Life Insurance and the Buy-Sell Agreement
In this situation, normally each partner or owner applies for a life insurance policy on each of the other co-owners’ lives. At the death of the owner, the proceeds from the insurance policy are paid to the remaining owners and his/her interest in the business is actually sold to the remaining owners.
Let’s assume we have three partners in a business - Partner “A”; Partner “B”; and Partner “C”. Here’s how the purchase of life insurance would work:
- Partner “A” would purchase life insurance policies on Partners “B” and “C”.
- Partner “B” would purchase life insurance policies on Partners “A” and “C”.
- Partner “C” would purchase life insurance policies on Partners “A” and “B”.
This way in the event of the premature death of either partner, the remaining partners, after receiving the proceeds from the life insurance policies, would have the assets to purchase the deceased partner’s interest in the business.
Life Insurance and the Cross-Purchase Agreement
The main difference between a Buy-Sell Agreement and a Cross-Purchase Agreement is that the Cross-Purchase Agreement normally involves corporations with stockholders. Each stockholder buys a life insurance policy on each of the other stockholders. At the death of one stockholder, the proceeds are paid to the surviving stockholders.
Life Insurance and the Entity Purchase Agreement
Here, the business (or entity) purchases life insurance policies on the lives of the owners.
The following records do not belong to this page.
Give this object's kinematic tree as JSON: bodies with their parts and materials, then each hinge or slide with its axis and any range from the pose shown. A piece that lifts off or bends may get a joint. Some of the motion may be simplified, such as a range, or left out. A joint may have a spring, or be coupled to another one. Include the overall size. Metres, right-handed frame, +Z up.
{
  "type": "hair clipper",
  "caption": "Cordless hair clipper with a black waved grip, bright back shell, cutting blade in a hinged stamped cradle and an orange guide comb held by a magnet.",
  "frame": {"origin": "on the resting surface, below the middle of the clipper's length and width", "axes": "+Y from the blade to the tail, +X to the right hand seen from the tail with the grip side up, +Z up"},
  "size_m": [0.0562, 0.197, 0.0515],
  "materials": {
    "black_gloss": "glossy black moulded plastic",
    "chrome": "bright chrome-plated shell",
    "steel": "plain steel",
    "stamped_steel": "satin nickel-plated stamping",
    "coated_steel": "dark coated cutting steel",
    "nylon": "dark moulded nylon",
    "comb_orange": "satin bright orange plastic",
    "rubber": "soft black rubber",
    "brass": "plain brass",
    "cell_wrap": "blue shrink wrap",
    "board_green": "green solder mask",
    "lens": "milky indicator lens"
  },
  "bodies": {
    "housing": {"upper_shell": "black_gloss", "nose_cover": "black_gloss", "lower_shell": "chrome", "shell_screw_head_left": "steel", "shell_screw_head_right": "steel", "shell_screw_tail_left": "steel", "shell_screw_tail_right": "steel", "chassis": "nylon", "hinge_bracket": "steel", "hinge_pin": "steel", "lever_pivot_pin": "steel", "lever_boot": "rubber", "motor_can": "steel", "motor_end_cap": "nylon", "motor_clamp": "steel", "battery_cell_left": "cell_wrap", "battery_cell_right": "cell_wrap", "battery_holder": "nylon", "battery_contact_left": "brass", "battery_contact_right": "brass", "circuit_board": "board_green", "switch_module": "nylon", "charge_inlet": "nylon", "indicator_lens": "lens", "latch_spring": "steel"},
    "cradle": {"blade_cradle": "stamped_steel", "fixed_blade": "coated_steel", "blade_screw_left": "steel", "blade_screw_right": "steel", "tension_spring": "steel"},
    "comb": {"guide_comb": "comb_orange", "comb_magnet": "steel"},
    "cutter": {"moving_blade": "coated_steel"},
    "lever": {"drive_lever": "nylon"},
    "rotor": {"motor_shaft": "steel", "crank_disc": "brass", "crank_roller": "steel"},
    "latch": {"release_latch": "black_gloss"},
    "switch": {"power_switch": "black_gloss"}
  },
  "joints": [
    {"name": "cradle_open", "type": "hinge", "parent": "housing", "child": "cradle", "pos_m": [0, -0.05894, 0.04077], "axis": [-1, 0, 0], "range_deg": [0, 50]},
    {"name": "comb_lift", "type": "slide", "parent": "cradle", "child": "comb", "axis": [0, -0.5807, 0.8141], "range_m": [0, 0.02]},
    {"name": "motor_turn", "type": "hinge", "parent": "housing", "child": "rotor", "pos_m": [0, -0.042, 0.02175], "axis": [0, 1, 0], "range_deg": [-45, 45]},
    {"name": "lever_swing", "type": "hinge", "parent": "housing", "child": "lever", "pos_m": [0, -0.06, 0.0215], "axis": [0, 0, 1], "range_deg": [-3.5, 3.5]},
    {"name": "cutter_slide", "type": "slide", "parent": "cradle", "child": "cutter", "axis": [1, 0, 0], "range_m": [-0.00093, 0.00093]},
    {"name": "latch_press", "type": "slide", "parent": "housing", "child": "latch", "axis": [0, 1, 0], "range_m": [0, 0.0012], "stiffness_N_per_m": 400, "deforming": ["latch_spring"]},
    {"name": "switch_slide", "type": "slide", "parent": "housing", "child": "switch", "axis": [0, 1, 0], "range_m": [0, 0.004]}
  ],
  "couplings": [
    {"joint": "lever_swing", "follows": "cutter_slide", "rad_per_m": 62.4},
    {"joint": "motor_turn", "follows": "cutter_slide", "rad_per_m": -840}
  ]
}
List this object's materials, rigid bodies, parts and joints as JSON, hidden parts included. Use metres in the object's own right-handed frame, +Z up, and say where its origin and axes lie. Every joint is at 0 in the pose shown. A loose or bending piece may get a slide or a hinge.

At the death of an owner, the proceeds of the life insurance policy are paid to the business, which are used to purchase the deceased partner’s share of the business.
Your business insurance agent can provide you with samples of these agreements, but the actual agreement for your business should be prepared by an attorney.
Always remember, as your business grows, so will the value of each partner’s share. Make sure that your buy-sell agreement is reviewed on a regular basis and amended to reflect the “current” value of the business.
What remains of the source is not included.